I don't think it is needed to copy the segment here, right? We are not using it anymore so I think we can either .release() the GUniquePtr or just not use it.
Comment 15 Enrique Ocaña 2020-04-22 03:45:10 PDT
Comment on attachment 397093 [details]
Patch

View in context: https://bugs.webkit.org/attachment.cgi?id=397093&action=review

>> Source/WebCore/platform/graphics/gstreamer/mse/WebKitMediaSourceGStreamer.cpp:774
>> +            initialSeekSegmentFixerProbe, gst_segment_copy(segment.get()), reinterpret_cast<GDestroyNotify>(gst_segment_free));
> 
> I don't think it is needed to copy the segment here, right? We are not using it anymore so I think we can either .release() the GUniquePtr or just not use it.

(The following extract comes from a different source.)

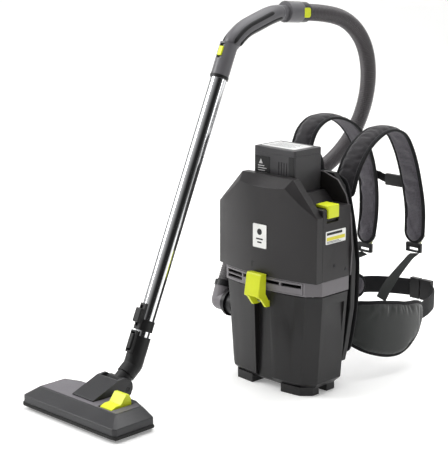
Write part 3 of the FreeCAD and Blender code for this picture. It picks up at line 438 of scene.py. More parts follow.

I wish we could do that, but unfortunately this code is inside a loop, so the same segment can be passed to more than one "instance" of the probe. The probe that runs first would use and free the segment and the probe that runs second (assuming 1 audio and 1 video streams) would operate on a dangling pointer.
Comment 16 Enrique Ocaña 2020-04-22 04:01:23 PDT
Created attachment 397185 [details]
Patch
Comment 17 Enrique Ocaña 2020-04-22 04:04:17 PDT
I ended up naming the function as checkShouldDelaySeek() and the variable as shouldDelaySeek because the compiler complains that they can't have the same name.
Comment 18 EWS 2020-04-22 04:36:31 PDT
Committed r260506: <https://trac.webkit.org/changeset/260506>

All reviewed patches have been landed. Closing bug and clearing flags on attachment 397185 [details].